## To do
Beginning at the first line of the data, print each line exactly, stopping after the line that contains "outline(PLEAT_RIGHT, y), share)".
===== Given information =====
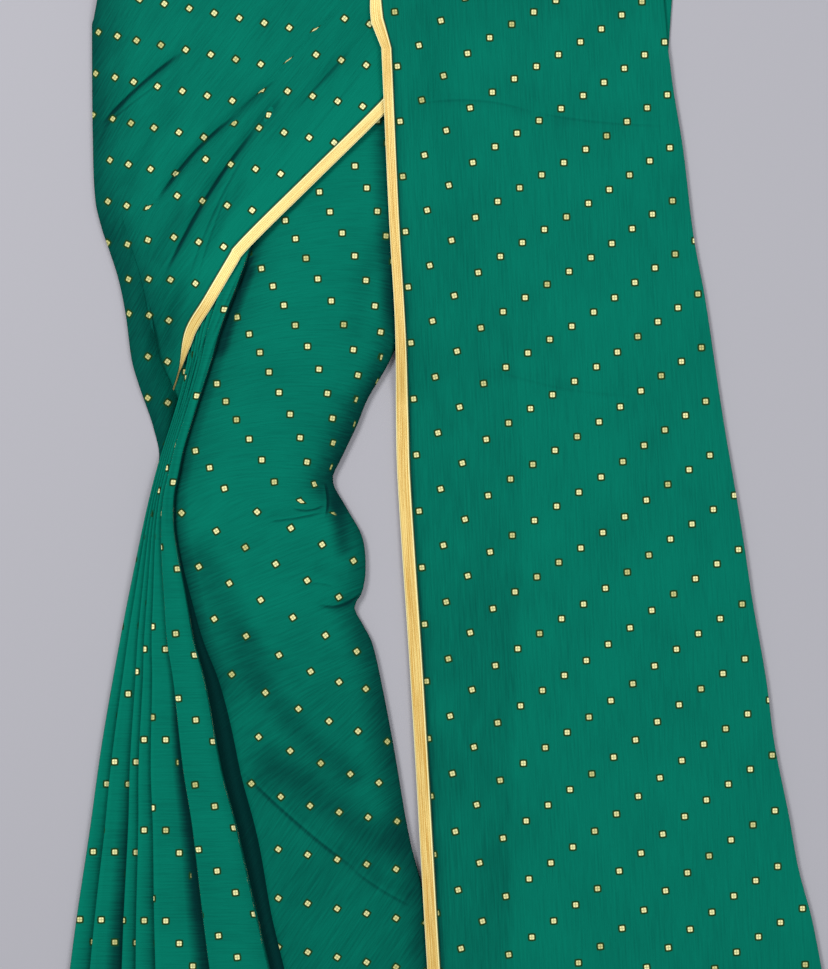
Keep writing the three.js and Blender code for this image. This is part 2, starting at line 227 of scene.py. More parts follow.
def bundle_height(level, x, y):
    """Height of a layer of the pleats. They sink where the back layer no longer lies under them."""
    right = outline(LEG_RIGHT, y)
    across = (right - x) / (right - outline(HIP_LEFT, y))
    past = (across - outline(BACK_FEET, y)) * BACK_WIDTH
    return level_height(level) - INNER_LEVEL * LAYER * ease((past - 25) / 130)


def inner_height(x, y):
    return bundle_height(INNER_LEVEL, x, y)


def in_bundle(share, y):
    """Place in the bundle of pleats, by its share of the way from left to right."""
    return mix(outline(PLEAT_LEFT, y), outline(PLEAT_RIGHT, y), share)


def pleat_fold(neck, hem, y):
    """Place of a pleat's fold: its share of the bundle changes from the neck to the hem."""
    return in_bundle(mix(neck, hem, ease((30 - y) / 420)), y)


def valley(y):
    """How wide open the valley between the pleats and the leg panel is, from 0 to 1 towards the hem."""
    return ease((-70 - y) / 240)


def leg_left(y):
    return outline(PLEAT_RIGHT, y) + 2.5 + VALLEY_WIDTH * valley(y) - 5 * ease((-400 - y) / 110)


# Creases of the leg panel: short folds beside the notch in its right edge, long ones below them and two
# above. Each has its points, its half width, its depth and how much painted shade it has.
LEG_CREASES = [
    ([(-166, -40), (-137, -33), (-98, -28)], 10, 1.8, 0.1),
    ([(-92, -8), (-86, -45), (-80, -88)], 15, 2.2, 0.35),
    ([(-70, -130), (-90, -141), (-112, -138)], 8, 2.0, 0.2),
    ([(-118, -92), (-98, -104), (-78, -104)], 12, 1.2, 0.15),
    ([(-257, -59), (-225, -110), (-188, -200), (-160, -250)], 28, 2.2, 0.22),
    ([(-172, -239), (-120, -296), (-52, -349)], 24, 2.0, 0.2),
    ([(-200, -327), (-150, -370), (-93, -420), (-17, -468), (6, -480)], 16, 2.6, 0.1),
    ([(-190, -300), (-120, -350), (-60, -395), (-5, -430)], 36, 1.5, 0.26),
    ([(-240, -66), (-200, -72), (-165, -66)], 12, 1.0, 0.1),
    ([(-205, -160), (-160, -205), (-120, -235)], 14, 1.2, 0.1),
    ([(-184, 258), (-202, 225), (-214, 180), (-226, 140)], 14, 1.8, 0.4),
    ([(-30, 300), (-60, 230), (-70, 150)], 20, 1.2, 0.1),
]


def leg_height(x, y):
    """Soft swell of the leg panel over the layers under it, with its creases."""
    right = outline(LEG_RIGHT, y)
    left = leg_left(y)
    hem_fade = mix(0.3, 1, ease((y - HEM) / 180))
    waist_fade = 1 - 0.4 * ease((y - 260) / 140)
    swell = rounded((right - x) / LEG_SHOULDER) * LEG_RISE * hem_fade * waist_fade
    dip = 5 * (1 - ease((x - left) / 60)) * hem_fade
    soft = ease((right - x) / 40) * ease((x - left) / 30)
    down = ease(-y / 260)
    folds = 0.8 * soft * (wave(x, y, 74, mix(4, 38, down), 0.4)
                          + 0.5 * wave(x, y, 33, mix(10, 42, down), 2.2))
    folds -= crease_depth(x, y, LEG_CREASES) * mix(0.4, 1, soft)
    return level_height(0) + LEG_FOOT + max(1, swell - dip + folds)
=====
## Output for this exercise
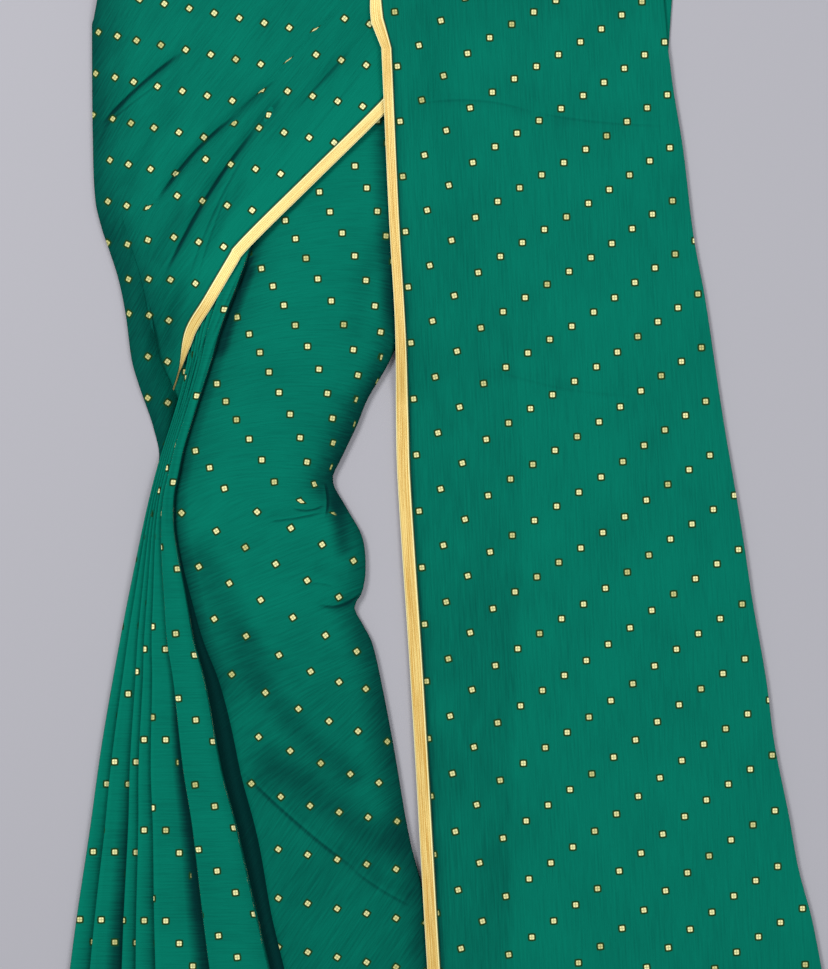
Keep writing the three.js and Blender code for this image. This is part 2, starting at line 227 of scene.py. More parts follow.
def bundle_height(level, x, y):
    """Height of a layer of the pleats. They sink where the back layer no longer lies under them."""
    right = outline(LEG_RIGHT, y)
    across = (right - x) / (right - outline(HIP_LEFT, y))
    past = (across - outline(BACK_FEET, y)) * BACK_WIDTH
    return level_height(level) - INNER_LEVEL * LAYER * ease((past - 25) / 130)


def inner_height(x, y):
    return bundle_height(INNER_LEVEL, x, y)


def in_bundle(share, y):
    """Place in the bundle of pleats, by its share of the way from left to right."""
    return mix(outline(PLEAT_LEFT, y), outline(PLEAT_RIGHT, y), share)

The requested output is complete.